I probably overuse the word “zeitgeist,” but what can I say, I’m going to do it one more time. Our culture has always had a bit of an obsession with clever criminals. Maybe all cultures do, I’m not sure. I know the one I was raised in and I know that we’ve always glamorized serial killers, mob bosses, psychopaths, and all kinds of people who get away with cruelty and violence and corruption because they are unusually clever and not burdened by a normal conscience. I’m sure any number of sociology (and film studies) grad students have posited reasons for this in dissertations. I’m sure their reasons range from the deeply interior (most people can’t fathom what it would be like to kill someone so we hunger for stories about what creates a person who can actually do it) to the broadly social (we’re all barely restrained bloodthirsty maniacs, some of us just hide it better than others? Our country’s revolt against a colonial power where social class was inherited and heinously immutable birthed an even more insidious culture where “class mobility” was bound to entitle people to indulge in their most psychotically Machiavellian impulses to “get ahead” of and control everyone else? Both? Other?) Whatever the answer or answers, it does seem clear that film and television create a feedback loop. Life imitates art. Art imitates life. Each informs the other, distorts and amplifies, negates and dilutes, invents and reflects. The appetite for psychopathy might be born of a desire to understand it, or to validate the kernel of it that we know exists in each of us, or to reassure us that at least we’re not as bad as that person, or any number of things.

Is our current insatiable market for sociopath-TV normalizing sociopathy? Glamorizing it? Making more of it in the world? Putting it in, oh, I dunno, the Oval Office? I’m pretty sure we have indeed managed to confuse a reality TV show with a presidential election, and what’s worse, instead of saying “Yowzers, let’s not do that again” we’re saying things like “Oprah 2020!” So… it’s looking like maybe we have not decoupled from the idea that being able to command large audiences is not the fundament of statesmanship and that perhaps we are over-invested in the concept of fame even if what a person is famous for is being totally profligate or an up-by-the-bootstraps marketing genius.

I think the reality is this: The concept of the “evil genius” is compelling to humans for a variety of reasons, but it’s a concept. In reality, there is not a lot of genius in evil. Criminals are, by and large, freaking idiots, even if some of them have high IQs (and perhaps Marjorie Diehl-Armstrong did; I can’t prove otherwise). Perhaps she was a charismatic, compelling predator, like a cuttlefish stunning prawns with mesmerizing color and light displays rippling over their skins before they strike. I can’t say she wasn’t, though I can say that by the time any of the footage in Evil Genius was captured she doesn’t seem likely to have stunned anyone with anything but her screwed up signal-to-noise ratio.
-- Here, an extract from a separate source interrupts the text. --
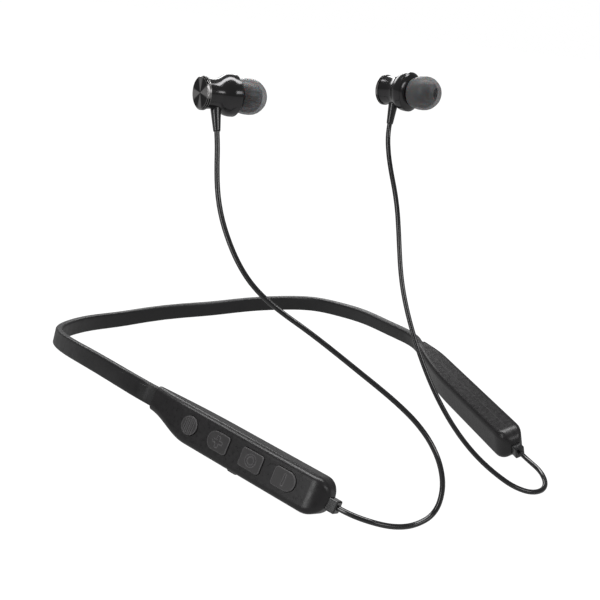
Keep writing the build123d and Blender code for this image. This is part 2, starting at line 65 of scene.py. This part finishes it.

The original meaning of the Latin word “genius” is “guiding spirit.” It specifically has a moral and generative connotation, like a combination of a creative muse and a guardian angel. It’s the opposite of evil. Even in its more modern connotation of “unusually high intellectual capacity” it tends to imply the creative, the innovative, and the good. Adolf Hitler was not a “genius,” although he was said to have a relatively high IQ. And Marjorie Diehl-Armstrong was a puny little monster who killed a kindly and gullible pizza delivery guy for relatively low-level personal gain, which is the essence of evil right down to how petty and random and pathetic it was. And the opposite of genius.

Evil Genius is now streaming on Netflix.



Amy Glynn is a poet, essayist and fiction writer who really likes that you can multi-task by reviewing television and glasses of Cabernet simultaneously. She lives in the San Francisco Bay Area.